--- Dataset extract ---

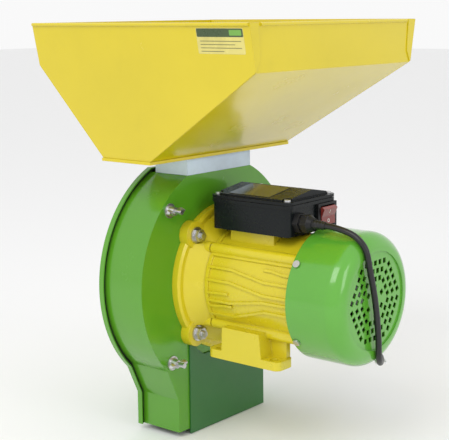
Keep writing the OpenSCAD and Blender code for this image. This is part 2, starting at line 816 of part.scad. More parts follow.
module switch_body() {
    color([0.07, 0.07, 0.08]) on_shaft() difference() {
        union() {
            translate([switch_x - switch_w / 2, box_end, switch_z - switch_h / 2])
                cube([switch_w, 3.5, switch_h]);
            translate([switch_x - 14.8, box_end - 20, switch_z - 11.8]) cube([29.6, 20.1, 23.6]);
        }
        translate([switch_x - rocker_w / 2 - 0.4, box_end - 14, switch_z - 11])
            cube([rocker_w + 0.8, 13, 22]);
        translate([switch_x - rocker_w / 2 - 0.4, box_end - 2, switch_z - rocker_r - 0.5])
            cube([rocker_w + 0.8, 8, 2 * rocker_r + 1]);
        translate([switch_x - rocker_w / 2 - 0.4, box_end, switch_z]) rotate([0, 90, 0])
            cylinder(r = rocker_r + 0.4, h = rocker_w + 0.8);
    }
}

// The rocker's two faces meet in a shallow valley
module switch_rocker() {
    color([0.52, 0.16, 0.14]) on_shaft() translate([switch_x, box_end, switch_z])
        rotate([-10, 0, 0]) intersection() {
            translate([-rocker_w / 2, 0, 0]) rotate([0, 90, 0])
                cylinder(r = rocker_r, h = rocker_w);
            translate([-rocker_w / 2, 0, 0]) rotate([90, 0, 90]) linear_extrude(rocker_w)
                polygon([[-4, -9], [4, -11.6], [6.8, -9.5], [4.6, 0], [6.8, 9.5], [4, 11.6], [-4, 9]]);
        }
}

module gland_body() {
    color([0.10, 0.10, 0.11]) on_shaft() difference() {
        union() {
            bar(7.4, box_end - 8, box_end + 1, gland_x, gland_z);
            bar(11.5, box_end + fit, box_end + 7, gland_x, gland_z, 6);
            bar(8.2, box_end + 6, box_end + 10, gland_x, gland_z);
            bar(10.5, box_end - 7, box_end - 3, gland_x, gland_z, 6);
        }
        bar(cord_d / 2 + 1.2, box_end - 9, box_end + 12, gland_x, gland_z);
    }
}

module gland_nut() {
    color([0.11, 0.11, 0.12]) on_shaft() difference() {
        union() {
            bar(10.8, box_end + 10, box_end + 17, gland_x, gland_z, 6);
            taper(9.6, 7, box_end + 17 - eps, box_end + 22, gland_x, gland_z);
        }
        bar(6, box_end + 9, box_end + 23, gland_x, gland_z);
    }
}

module strain_relief() {
    color([0.07, 0.07, 0.07]) on_shaft()
        taper(5.8, cord_d / 2 + 0.8, box_end + 12, LEAD[0][1] - face_y, gland_x, gland_z);
}

// ---- power lead ----------------------------------------------------------------

function unit(v) = v / norm(v);
function heading(p, i) =
    i == 0 ? unit(p[1] - p[0])
    : i == len(p) - 1 ? unit(p[i] - p[i - 1])
    : unit(unit(p[i + 1] - p[i]) + unit(p[i] - p[i - 1]));
// A side direction square to each heading, carried along from ring to ring
function sideways(p, i) =
    let (h = heading(p, i), s = i == 0 ? [1, 0, 0] : sideways(p, i - 1))
    unit(s - (s * h) * h);

// A tube swept along a list of points
module tube(points, d, sides = 8) {
    n = len(points);
    rings = [for (i = [0:n - 1])
        let (h = heading(points, i), s = sideways(points, i), t = cross(h, s))
        for (k = [0:sides - 1])
            points[i] + d / 2 * (cos(360 * k / sides) * s + sin(360 * k / sides) * t)];
    walls = [for (i = [0:n - 2], k = [0:sides - 1])
        [i * sides + k, i * sides + (k + 1) % sides,
            (i + 1) * sides + (k + 1) % sides, (i + 1) * sides + k]];
    ends = [[for (k = [sides - 1:-1:0]) k], [for (k = [0:sides - 1]) (n - 1) * sides + k]];
    polyhedron(points = rings, faces = concat(walls, ends), convexity = 10);
}

module power_cord() {
    color([0.06, 0.06, 0.07]) tube(LEAD, cord_d);
}

module cord_coil() {
    color([0.06, 0.06, 0.07]) translate([COIL[0], COIL[1], coil_low])
        rotate_extrude() translate([coil_in, 0]) square([coil_out - coil_in, coil_high - coil_low]);
    color([0.06, 0.06, 0.07]) tube(TAIL, cord_d);
}

// A strap round the coil's windings
module coil_tie() {
    high = coil_high - coil_low;
    color([0.15, 0.15, 0.16]) translate([COIL[0], COIL[1], 0]) rotate([0, 0, 60])
        translate([coil_in - 1.2, -5, 0]) difference() {
            cube([coil_out - coil_in + 2.4, 10, high + 2.4]);
            translate([1, -1, 1]) cube([coil_out - coil_in + 0.4, 12, high + 0.4]);
        }
}

module plug_body() {
    color([0.07, 0.07, 0.08]) translate(PLUG) rotate([0, 90, 0]) difference() {
        union() {
            cylinder(r = 17, h = 22);
            translate([0, 0, 22 - eps]) cylinder(r1 = 15, r2 = 8, h = 12);
            translate([0, 0, 34 - 2 * eps]) cylinder(r1 = 6, r2 = cord_d / 2 + 0.8, h = 6);
        }
        translate([0, 0, 0]) for (y = [-1, 1]) translate([0, y * 9.5, -1])
            cylinder(r = 2.4, h = 6);
    }
}

module plug_pins() {
    color([0.82, 0.80, 0.70]) translate(PLUG) rotate([0, 90, 0])
        for (y = [-1, 1]) translate([0, y * 9.5, -19]) cylinder(r = 2.4, h = 24);
}

// ---- hopper --------------------------------------------------------------------

module hopper_floor() {
    color([0.87, 0.78, 0.22]) on_shaft() difference() {
        translate([-floor_w / 2 - 1, floor_far - 1, block_top - 2])
            cube([floor_w + 2, floor_d + 2, 2 + hopper_t]);
        translate([-floor_w / 2 + 0.5, floor_far + 0.5, block_top - 4])
            cube([floor_w - 1, floor_d - 1, 4]);
        translate([-throat_w / 2, throat_y - throat_d / 2, block_top - 3])
            cube([throat_w, throat_d, 8]);
        translate([-slide_half - 2, floor_far - 5, block_top - 5])
            cube([slide_half * 2 + 4, 12, 5]);
        at_hopper_screws() translate([0, 0, block_top - 1]) cylinder(r = 2.7, h = 5);
    }
}

module at_hopper_screws()
    for (x = [-1, 1], y = [-1, 1])
        translate([x * (gate_w / 2 - 7), throat_y + y * 18, 0]) children();

// The outline of a flat side: upright band, then the slopes down to the floor
module side_profile() {
    k = 1 / cos(lean);
    polygon([[hopper_over, rise * k], [hopper_over, (rise - rim_band) * k], [floor_near, 0],
        [floor_far, 0], [-hopper_front, (rise - rim_band) * k], [-hopper_front, rise * k]]);
}

// A leaning side with a rolled rim and a tab folded round each corner
module hopper_side() {
    color([0.89, 0.80, 0.18]) on_shaft() {
        translate([floor_w / 2, 0, floor_top]) rotate([0, lean, 0]) rotate([90, 0, 90])
            translate([0, 0, -hopper_t]) {
                linear_extrude(hopper_t) side_profile();
                translate([-hopper_front, lean_len - rim_bead + 0.2, hopper_t + 0.4])
                    rotate([0, 90, 0]) cylinder(r = rim_bead, h = hopper_front + hopper_over);
            }
        for (s = [-1, 1]) corner_tab(s);
    }
}

module corner_tab(s) {
    y = s > 0 ? hopper_over : -hopper_front - tab_t;
    slope = tan(lean);
    foot_z = band_foot + 1;
    half = hopper_w / 2;
    translate([0, y, 0]) rotate([90, 0, 0]) mirror([0, 0, 1]) linear_extrude(tab_t)
        polygon([[half - hopper_t, rim_h], [half - 15, rim_h], [half - 18, band_foot + 14],
            [half - hopper_t - (rim_h - foot_z) * slope, foot_z],
            [half - (rim_h - foot_z) * slope, foot_z], [half, rim_h]]);
    // The fold that carries the tab, inside the sheet's own thickness
    high = rim_h - 3;
    low = foot_z + 1;
    out_high = half - fold_in - 3 * slope;
    out_low = half - fold_in - (rim_h - low) * slope;
    thick = hopper_t - 2 * fold_in;
    fold_y = s > 0 ? y - 1 : y + fold_in;
    translate([0, fold_y, 0]) rotate([90, 0, 0]) mirror([0, 0, 1]) linear_extrude(tab_t + 1 - fold_in)
        polygon([[out_high - thick, high], [out_low - thick, low], [out_low, low],
            [out_high, high]]);
}

module hopper_side_a() hopper_side();
module hopper_side_b() mirror([1, 0, 0]) hopper_side();

// A bent end: upright band above a slope that reaches the floor, with a rolled rim
module hopper_end(reach, near) {
    phi = atan((band_foot - floor_top) / (reach - near));
    gap = hopper_t / cos(lean) + 0.1;
    low = floor_w / 2 - gap;
    high = hopper_w / 2 - gap;
    bead_half = high - 17;
    intersection() {
        translate([-hopper_w / 2, 0, 0]) rotate([90, 0, 90]) linear_extrude(hopper_w)
            polygon([[near, floor_top], [reach, band_foot], [reach, rim_h],
                [reach - hopper_t, rim_h],
                [reach - hopper_t, band_foot + hopper_t * (1 / cos(phi) - tan(phi))],
                [near - hopper_t / sin(phi), floor_top]]);
        slab(near - 20, reach + 5)
            polygon([[-low, floor_top - eps], [low, floor_top - eps], [high, rim_h + eps],
                [-high, rim_h + eps]]);
    }
    translate([-bead_half, reach + 0.4, rim_h - rim_bead + 0.2]) rotate([0, 90, 0])
        cylinder(r = rim_bead, h = 2 * bead_half);
}

module hopper_back() {
    color([0.86, 0.78, 0.24]) on_shaft() hopper_end(hopper_over, floor_near);
}

module hopper_front() {
    color([0.86, 0.78, 0.24]) on_shaft() mirror([0, 1, 0]) hopper_end(hopper_front, -floor_far);
}

module gate_block() {
    color([0.84, 0.88, 0.93]) on_shaft() difference() {
        translate([-gate_w / 2, -gate_d, drum_top + fit])
            cube([gate_w, gate_d, gate_h - fit]);
        translate([-throat_w / 2, throat_y - throat_d / 2, drum_top - 5])
            cube([throat_w, throat_d, gate_h + 10]);
        translate([-slide_half - loose, -gate_d - 1, slide_z - 0.3])
            cube([2 * (slide_half + loose), gate_d + throat_y + throat_d / 2 + 7, 5]);
        at_hopper_screws() translate([0, 0, block_top - 9]) cylinder(r = 2.1, h = 15);
    }
}

module slide_gate() {
    back = throat_y + throat_d / 2 + 5;
    color([0.78, 0.79, 0.80]) on_shaft() {
        translate([-slide_half, -slide_out, slide_z]) cube([2 * slide_half, slide_out + back, slide_t]);
        translate([0, -slide_out + 10, slide_z + slide_t - eps]) cylinder(r = 7, h = 4);
        translate([0, -slide_out + 10, slide_z + slide_t + 4 - 2 * eps])
            cylinder(r1 = 8.5, r2 = 7.5, h = 7);
    }
}

module hopper_screws() {
    color([0.78, 0.78, 0.80]) on_shaft() at_hopper_screws() {
        translate([0, 0, block_top - 8]) cylinder(r = 2, h = 11);
        translate([0, 0, floor_top + fit]) cylinder(r = 4.5, h = 2.5);
    }
}

chamber_shell();
chute_panel();
front_cover();
cover_seal();
cover_bolts();
wing_nut_a();
wing_nut_b();
wing_nut_c();
wing_nut_d();
sieve();
rotor_hub();
hammer_pins();
hammers_a();
hammers_b();
hammers_c();
hammers_d();
rotor_key();
rotor_nut();
motor_shaft();
rotor_core();
stator_core();
stator_windings();
drive_bearing();
rear_bearing();
shaft_seal();
drive_flange();
flange_bolts();
motor_housing();
rear_shield();
tie_screws();
cooling_fan();
fan_clip();
fan_cover();
fan_cover_screws();
box_gasket();
box_base();
lid_gasket();
box_lid();
lid_plate();
lid_screws();
capacitor();
terminal_block();
switch_body();
switch_rocker();
gland_body();
gland_nut();
strain_relief();
power_cord();
cord_coil();
coil_tie();
plug_body();
plug_pins();
hopper_floor();
hopper_side_a();
hopper_side_b();
hopper_front();
hopper_back();
gate_block();
slide_gate();
hopper_screws();
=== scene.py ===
"""Hammer mill: materials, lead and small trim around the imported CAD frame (metres)."""
import json
import math

import bmesh
import bpy
from mathutils import Matrix, Vector
from mathutils.bvhtree import BVHTree


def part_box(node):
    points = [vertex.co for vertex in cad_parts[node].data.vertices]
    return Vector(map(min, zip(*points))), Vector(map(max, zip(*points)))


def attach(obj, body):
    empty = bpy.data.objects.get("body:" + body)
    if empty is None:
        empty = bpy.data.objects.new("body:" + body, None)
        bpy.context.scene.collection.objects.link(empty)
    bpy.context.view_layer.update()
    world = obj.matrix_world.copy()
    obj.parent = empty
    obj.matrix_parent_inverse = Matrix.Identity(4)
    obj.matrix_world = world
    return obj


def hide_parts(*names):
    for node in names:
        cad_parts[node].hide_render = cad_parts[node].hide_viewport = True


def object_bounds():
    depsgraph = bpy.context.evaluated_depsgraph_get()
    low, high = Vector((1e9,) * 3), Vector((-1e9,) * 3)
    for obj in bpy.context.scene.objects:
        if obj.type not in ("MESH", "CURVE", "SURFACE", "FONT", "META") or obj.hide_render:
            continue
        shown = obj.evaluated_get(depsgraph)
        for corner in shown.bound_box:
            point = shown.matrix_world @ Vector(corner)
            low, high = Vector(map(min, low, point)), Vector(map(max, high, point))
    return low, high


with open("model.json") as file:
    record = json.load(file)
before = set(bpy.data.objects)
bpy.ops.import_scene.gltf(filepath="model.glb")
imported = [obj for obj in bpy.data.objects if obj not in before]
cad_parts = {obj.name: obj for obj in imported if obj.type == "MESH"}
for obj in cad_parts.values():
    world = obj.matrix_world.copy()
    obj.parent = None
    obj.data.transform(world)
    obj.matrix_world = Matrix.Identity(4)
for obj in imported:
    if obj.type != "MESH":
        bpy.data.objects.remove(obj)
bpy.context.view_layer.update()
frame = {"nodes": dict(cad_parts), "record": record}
MM = 0.001

# ---------------------------------------------------------------- places and sizes
CORD_D = 7 * MM
COIL_CENTRE = (-0.1235, 0.004)
# Radii of the coil's turns and heights of its two layers, in mm
COIL_TURNS = (45.5, 38.5, 31.5, 35.0, 42.0)
COIL_LAYERS = (4.7, 11.7)
POINTS_PER_TURN = 16
# The coil changes radius over the last quarter of a turn, and layer over this turn
SHIFT = 0.25
LAYER_TURN = 2.75
# Stand for the unseen part of the lead, just under the plane of the feet
STAND_TOP = -0.0003
STAND_T = 0.002
COIL_STAND_R = 60
LEAD_STAND_HALF = 6
POST_AT, POST_R = (-88, -164), 7
# The hopper's label as (across, up) in mm, its printed header and its lines
LABEL = ((14, 350), (75, 376))
HEADER = ((14.6, 367), (74.4, 375.4))
LEAF = ((57, 368.5), (72.5, 374))
LINES = ((18, 71), (18, 63), (18, 71), (18, 48))
LINE_TOP, LINE_PITCH, LINE_H = 363.2, 3.4, 0.7
FILM, INK, INK_ON_INK, ROCKER_INK = 0.10, 0.16, 0.22, 0.08
FILM_SUNK = 0.02
RAY_START = 0.6
RELIEF_RINGS = 5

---

Objective ->
Which lines in the data above contain "context"? Show each one.

Reply to the task ->
        bpy.context.scene.collection.objects.link(empty)
    bpy.context.view_layer.update()
    depsgraph = bpy.context.evaluated_depsgraph_get()
    for obj in bpy.context.scene.objects:
bpy.context.view_layer.update()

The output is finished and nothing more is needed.